I have authored and co-authored peer-reviewed book chapters and articles in journals including Area and Gender, Place and Culture. My research has been featured in publications including The Conversation and Refugee History. I have also disseminated my research in exhibitions at the Museum of the Home in 2017 and in the Refugees: Forced to Flee exhibition at the Imperial War Museum in 2020. I am Associate Editor of the journal Crossings: Journal of Migration and Culture.

Helena Bonett
I am a curator, researcher and lecturer and a post-doctoral researcher on the MaHoMe project from 2022–23. I currently teach curating and collections management at Birkbeck College and critical and historical studies at Kingston University, London Metropolitan University, and Cambridge School of Art. I have previously worked and researched at a range of museums and galleries including Dorich House Museum, Tate, the Barbara Hepworth Museum and Sculpture Garden, the Royal Academy of Arts and the Midlands Arts Centre.
My research utilises ethnographic and participatory methodologies as a means of unlocking cultural meaning with a particular focus on creative and museological spaces – including artists’ studios and homes that have been curated into museums – and objects – including personal objects, tools and miscellanea that tell different stories of artists’ lives and experiences. Through participatory curatorial methods my aim is to shift traditional museological heritage framings of artists’ legacies to include those whose legacies and knowledges have traditionally been marginalised, owing principally to the intersections of race, gender and class.
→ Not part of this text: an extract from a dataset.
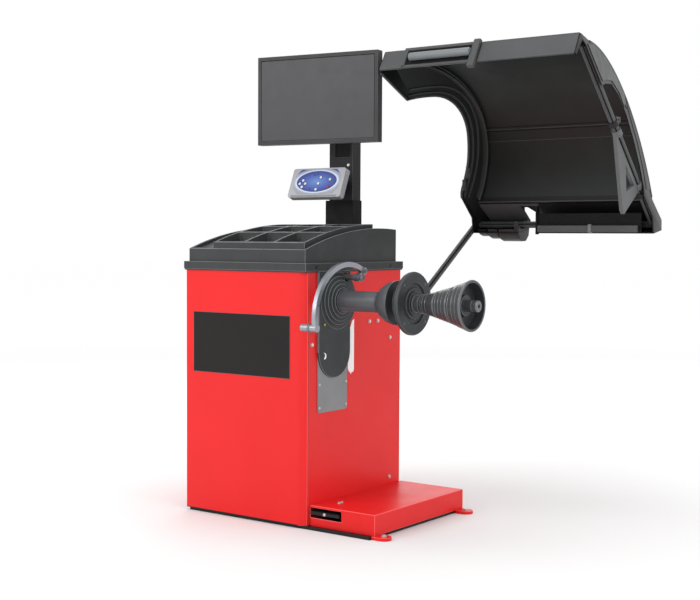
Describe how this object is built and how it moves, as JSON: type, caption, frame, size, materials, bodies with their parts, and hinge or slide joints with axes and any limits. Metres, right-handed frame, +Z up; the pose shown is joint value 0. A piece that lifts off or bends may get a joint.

I have published broadly across the arts and humanities, with particular focus on twentieth-century sculpture and museums, including directing a film, Trewyn Studio (2015), for the Tate St Ives Artists Programme on the former studio-home of the sculptor Barbara Hepworth in St Ives, Cornwall, and editing the online research publication The Squatter Years: Recovering Dorich House Museum’s Recent Past (2019–21) and co-authoring a new museum guidebook and interpretation materials for Dorich House Museum, the former studio-home of the sculptor Dora Gordine.